__Exercise requirements__: Repeat exactly the lines from the one containing "Keep writing the" through the one containing "and numbers of", both lines included, please, without any other lines.

--- start Data shown ---

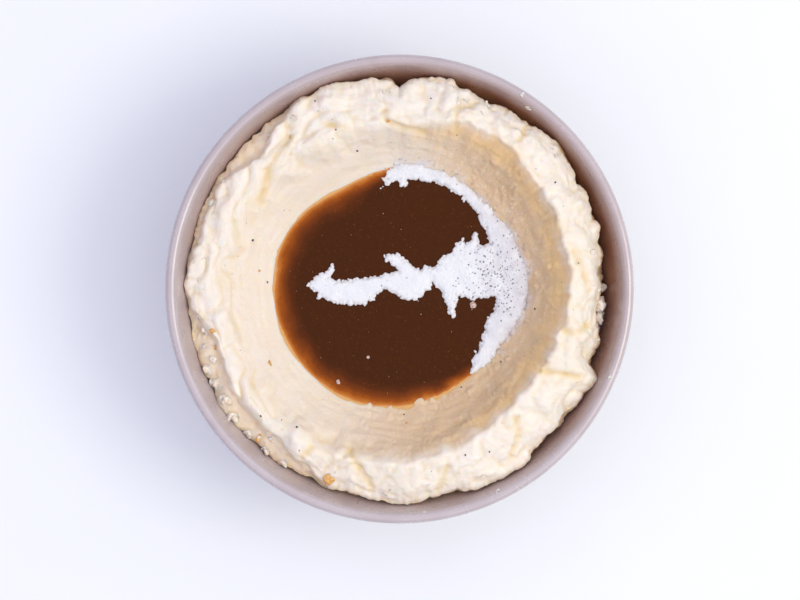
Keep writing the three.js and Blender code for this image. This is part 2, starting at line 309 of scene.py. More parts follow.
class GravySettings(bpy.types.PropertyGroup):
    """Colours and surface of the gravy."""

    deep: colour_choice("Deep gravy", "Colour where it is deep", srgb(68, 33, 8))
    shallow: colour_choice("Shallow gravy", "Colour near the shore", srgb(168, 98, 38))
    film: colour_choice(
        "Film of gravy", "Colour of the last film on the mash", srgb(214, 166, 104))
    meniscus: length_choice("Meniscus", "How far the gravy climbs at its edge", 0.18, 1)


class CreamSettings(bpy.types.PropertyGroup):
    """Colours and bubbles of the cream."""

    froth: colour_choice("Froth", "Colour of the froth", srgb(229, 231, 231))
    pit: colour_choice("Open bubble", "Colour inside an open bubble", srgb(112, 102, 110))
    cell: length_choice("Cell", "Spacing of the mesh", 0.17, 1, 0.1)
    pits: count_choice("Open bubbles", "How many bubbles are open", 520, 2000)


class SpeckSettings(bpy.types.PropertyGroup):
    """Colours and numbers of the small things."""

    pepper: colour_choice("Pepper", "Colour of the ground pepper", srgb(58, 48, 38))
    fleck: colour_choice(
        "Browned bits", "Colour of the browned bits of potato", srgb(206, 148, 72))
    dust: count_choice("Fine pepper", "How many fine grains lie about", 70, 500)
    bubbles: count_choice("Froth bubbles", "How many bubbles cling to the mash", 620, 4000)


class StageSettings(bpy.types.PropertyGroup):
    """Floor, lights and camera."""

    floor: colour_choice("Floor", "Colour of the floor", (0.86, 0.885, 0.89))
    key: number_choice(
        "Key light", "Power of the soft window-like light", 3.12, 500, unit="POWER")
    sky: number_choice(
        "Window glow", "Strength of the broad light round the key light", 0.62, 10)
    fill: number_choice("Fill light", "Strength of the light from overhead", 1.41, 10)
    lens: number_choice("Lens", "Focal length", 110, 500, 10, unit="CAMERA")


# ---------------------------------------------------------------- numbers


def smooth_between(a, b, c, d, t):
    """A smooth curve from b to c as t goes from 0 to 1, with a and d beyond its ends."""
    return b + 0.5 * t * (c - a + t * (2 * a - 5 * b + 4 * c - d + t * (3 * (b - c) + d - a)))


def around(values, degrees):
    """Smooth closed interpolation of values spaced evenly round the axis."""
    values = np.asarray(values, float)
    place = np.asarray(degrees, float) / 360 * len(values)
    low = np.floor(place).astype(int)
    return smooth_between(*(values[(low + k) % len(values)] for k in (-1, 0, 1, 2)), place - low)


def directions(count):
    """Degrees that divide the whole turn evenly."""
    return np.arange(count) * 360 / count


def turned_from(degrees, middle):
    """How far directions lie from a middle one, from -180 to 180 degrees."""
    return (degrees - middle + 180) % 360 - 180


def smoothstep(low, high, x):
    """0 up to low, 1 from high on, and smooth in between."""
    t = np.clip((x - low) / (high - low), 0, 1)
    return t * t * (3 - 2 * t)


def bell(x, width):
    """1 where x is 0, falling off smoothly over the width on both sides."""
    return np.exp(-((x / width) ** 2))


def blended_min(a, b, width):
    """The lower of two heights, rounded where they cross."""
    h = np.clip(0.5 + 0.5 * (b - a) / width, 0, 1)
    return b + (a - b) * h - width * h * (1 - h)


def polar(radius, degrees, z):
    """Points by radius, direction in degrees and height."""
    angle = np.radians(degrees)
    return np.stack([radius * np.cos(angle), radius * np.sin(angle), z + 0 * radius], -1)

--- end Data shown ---
--- start Data shown ---

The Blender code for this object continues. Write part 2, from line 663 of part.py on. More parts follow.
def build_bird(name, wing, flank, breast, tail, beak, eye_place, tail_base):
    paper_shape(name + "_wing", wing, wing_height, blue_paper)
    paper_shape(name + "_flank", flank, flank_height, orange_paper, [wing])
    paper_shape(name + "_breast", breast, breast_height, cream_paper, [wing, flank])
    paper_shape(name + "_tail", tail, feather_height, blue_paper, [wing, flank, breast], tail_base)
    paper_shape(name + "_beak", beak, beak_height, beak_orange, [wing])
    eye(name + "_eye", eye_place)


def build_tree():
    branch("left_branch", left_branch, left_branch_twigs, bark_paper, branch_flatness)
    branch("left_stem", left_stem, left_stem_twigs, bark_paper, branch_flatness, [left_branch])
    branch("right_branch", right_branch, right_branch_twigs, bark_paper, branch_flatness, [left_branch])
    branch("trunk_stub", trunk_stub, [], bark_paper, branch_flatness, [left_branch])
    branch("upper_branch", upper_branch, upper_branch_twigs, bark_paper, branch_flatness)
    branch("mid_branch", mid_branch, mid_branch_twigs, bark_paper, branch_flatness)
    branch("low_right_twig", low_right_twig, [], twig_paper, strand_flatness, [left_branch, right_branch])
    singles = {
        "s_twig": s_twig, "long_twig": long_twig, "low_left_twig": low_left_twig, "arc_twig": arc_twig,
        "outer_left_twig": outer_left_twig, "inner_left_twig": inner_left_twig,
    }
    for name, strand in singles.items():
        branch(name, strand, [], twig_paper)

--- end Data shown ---
--- start Data shown ---

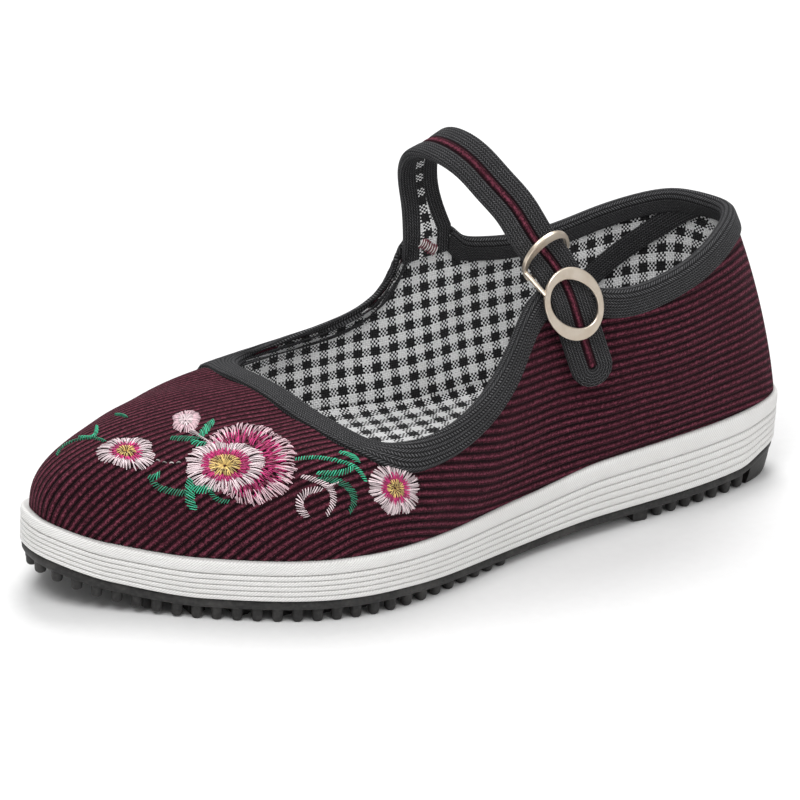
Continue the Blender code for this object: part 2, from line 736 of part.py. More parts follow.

--- end Data shown ---

__Solution__:
Keep writing the three.js and Blender code for this image. This is part 2, starting at line 309 of scene.py. More parts follow.
class GravySettings(bpy.types.PropertyGroup):
    """Colours and surface of the gravy."""

    deep: colour_choice("Deep gravy", "Colour where it is deep", srgb(68, 33, 8))
    shallow: colour_choice("Shallow gravy", "Colour near the shore", srgb(168, 98, 38))
    film: colour_choice(
        "Film of gravy", "Colour of the last film on the mash", srgb(214, 166, 104))
    meniscus: length_choice("Meniscus", "How far the gravy climbs at its edge", 0.18, 1)


class CreamSettings(bpy.types.PropertyGroup):
    """Colours and bubbles of the cream."""

    froth: colour_choice("Froth", "Colour of the froth", srgb(229, 231, 231))
    pit: colour_choice("Open bubble", "Colour inside an open bubble", srgb(112, 102, 110))
    cell: length_choice("Cell", "Spacing of the mesh", 0.17, 1, 0.1)
    pits: count_choice("Open bubbles", "How many bubbles are open", 520, 2000)


class SpeckSettings(bpy.types.PropertyGroup):
    """Colours and numbers of the small things."""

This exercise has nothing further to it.